§ **TASK OBJECTIVE**
Copy out all of the material, matching it word for word.

§ **DATASET EXCERPT**
──────────

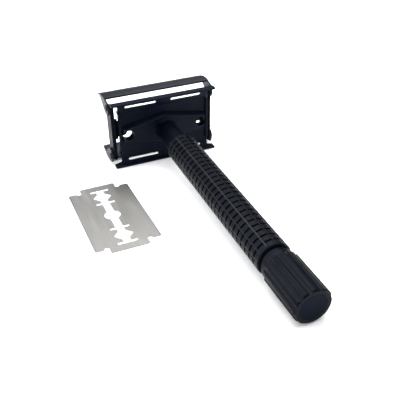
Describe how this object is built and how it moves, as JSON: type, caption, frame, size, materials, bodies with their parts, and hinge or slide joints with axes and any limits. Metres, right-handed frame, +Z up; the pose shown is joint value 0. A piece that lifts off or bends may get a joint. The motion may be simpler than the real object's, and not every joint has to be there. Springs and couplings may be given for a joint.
{
  "type": "safety razor",
  "caption": "Twist-to-open double edge safety razor with its doors open, lying on a table with its blade beside it.",
  "frame": {"origin": "middle of the footprint of the razor and its blade, on the table", "axes": "+Y from the knob to the head, +X along the head to the right seen from the handle, +Z up from the table"},
  "size_m": [0.0646, 0.1234, 0.0275],
  "materials": {
    "black_satin": "satin black coating",
    "black_grip": "satin black coating",
    "inner_steel": "turned",
    "blade_steel": "brushed"
  },
  "bodies": {
    "handle": {"guard_plate": "black_satin", "guard_boss": "black_satin", "neck_socket": "black_satin", "handle_tube": "black_grip", "grip_sleeve": "black_grip", "tail_bush": "inner_steel", "thrust_washer": "inner_steel"},
    "drive": {"drive_rod": "inner_steel", "retaining_ring": "inner_steel", "knob_collar": "black_satin", "knob_body": "black_satin", "knob_end_cap": "black_satin"},
    "carriage": {"lift_stem": "inner_steel", "blade_bed": "black_satin", "blade_stud_left": "black_satin", "blade_stud_right": "black_satin", "end_bracket_left": "black_satin", "end_bracket_right": "black_satin", "bar_rivet_left": "black_satin", "bar_rivet_right": "black_satin", "lower_hinge_pin_left": "black_satin", "lower_hinge_pin_right": "black_satin", "upper_hinge_pin_left": "black_satin", "upper_hinge_pin_right": "black_satin"},
    "lower_door": {"lower_door": "black_satin"},
    "upper_door": {"upper_door": "black_satin"},
    "blade": {"blade": "blade_steel"}
  },
  "joints": [
    {"name": "carriage_drop", "type": "slide", "parent": "handle", "child": "carriage", "axis": [0, -0.9974, -0.0722], "range_m": [0, 0.0036]},
    {"name": "knob_spin", "type": "hinge", "parent": "handle", "child": "drive", "pos_m": [0.01057, -0.04128, 0.00718], "axis": [0, 0.9974, 0.0722], "range_deg": [0, 648]},
    {"name": "lower_door_swing", "type": "hinge", "parent": "carriage", "child": "lower_door", "pos_m": [0.01057, 0.05033, 0.00348], "axis": [1, 0, 0], "range_deg": [0, 70]},
    {"name": "upper_door_swing", "type": "hinge", "parent": "carriage", "child": "upper_door", "pos_m": [0.01057, 0.04884, 0.02403], "axis": [-1, 0, 0], "range_deg": [0, 70]},
    {"name": "blade_lift", "type": "slide", "parent": "handle", "child": "blade", "axis": [0, 0, 1], "range_m": [0, 0.05]}
  ],
  "couplings": [
    {"joint": "knob_spin", "follows": "carriage_drop", "rad_per_m": 3141.6},
    {"joint": "lower_door_swing", "follows": "carriage_drop", "rad_per_m": 339.37},
    {"joint": "upper_door_swing", "follows": "carriage_drop", "rad_per_m": 339.37}
  ]
}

──────────

§ **SOLUTION TO THE PROBLEM**
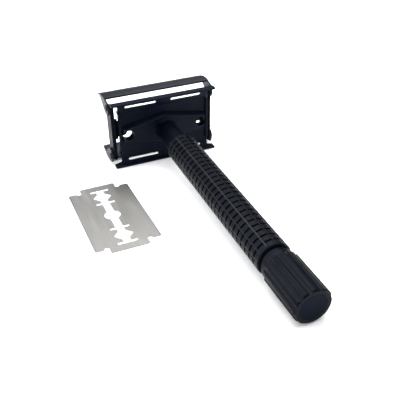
Describe how this object is built and how it moves, as JSON: type, caption, frame, size, materials, bodies with their parts, and hinge or slide joints with axes and any limits. Metres, right-handed frame, +Z up; the pose shown is joint value 0. A piece that lifts off or bends may get a joint. The motion may be simpler than the real object's, and not every joint has to be there. Springs and couplings may be given for a joint.
{
  "type": "safety razor",
  "caption": "Twist-to-open double edge safety razor with its doors open, lying on a table with its blade beside it.",
  "frame": {"origin": "middle of the footprint of the razor and its blade, on the table", "axes": "+Y from the knob to the head, +X along the head to the right seen from the handle, +Z up from the table"},
  "size_m": [0.0646, 0.1234, 0.0275],
  "materials": {
    "black_satin": "satin black coating",
    "black_grip": "satin black coating",
    "inner_steel": "turned",
    "blade_steel": "brushed"
  },
  "bodies": {
    "handle": {"guard_plate": "black_satin", "guard_boss": "black_satin", "neck_socket": "black_satin", "handle_tube": "black_grip", "grip_sleeve": "black_grip", "tail_bush": "inner_steel", "thrust_washer": "inner_steel"},
    "drive": {"drive_rod": "inner_steel", "retaining_ring": "inner_steel", "knob_collar": "black_satin", "knob_body": "black_satin", "knob_end_cap": "black_satin"},
    "carriage": {"lift_stem": "inner_steel", "blade_bed": "black_satin", "blade_stud_left": "black_satin", "blade_stud_right": "black_satin", "end_bracket_left": "black_satin", "end_bracket_right": "black_satin", "bar_rivet_left": "black_satin", "bar_rivet_right": "black_satin", "lower_hinge_pin_left": "black_satin", "lower_hinge_pin_right": "black_satin", "upper_hinge_pin_left": "black_satin", "upper_hinge_pin_right": "black_satin"},
    "lower_door": {"lower_door": "black_satin"},
    "upper_door": {"upper_door": "black_satin"},
    "blade": {"blade": "blade_steel"}
  },
  "joints": [
    {"name": "carriage_drop", "type": "slide", "parent": "handle", "child": "carriage", "axis": [0, -0.9974, -0.0722], "range_m": [0, 0.0036]},
    {"name": "knob_spin", "type": "hinge", "parent": "handle", "child": "drive", "pos_m": [0.01057, -0.04128, 0.00718], "axis": [0, 0.9974, 0.0722], "range_deg": [0, 648]},
    {"name": "lower_door_swing", "type": "hinge", "parent": "carriage", "child": "lower_door", "pos_m": [0.01057, 0.05033, 0.00348], "axis": [1, 0, 0], "range_deg": [0, 70]},
    {"name": "upper_door_swing", "type": "hinge", "parent": "carriage", "child": "upper_door", "pos_m": [0.01057, 0.04884, 0.02403], "axis": [-1, 0, 0], "range_deg": [0, 70]},
    {"name": "blade_lift", "type": "slide", "parent": "handle", "child": "blade", "axis": [0, 0, 1], "range_m": [0, 0.05]}
  ],
  "couplings": [
    {"joint": "knob_spin", "follows": "carriage_drop", "rad_per_m": 3141.6},
    {"joint": "lower_door_swing", "follows": "carriage_drop", "rad_per_m": 339.37},
    {"joint": "upper_door_swing", "follows": "carriage_drop", "rad_per_m": 339.37}
  ]
}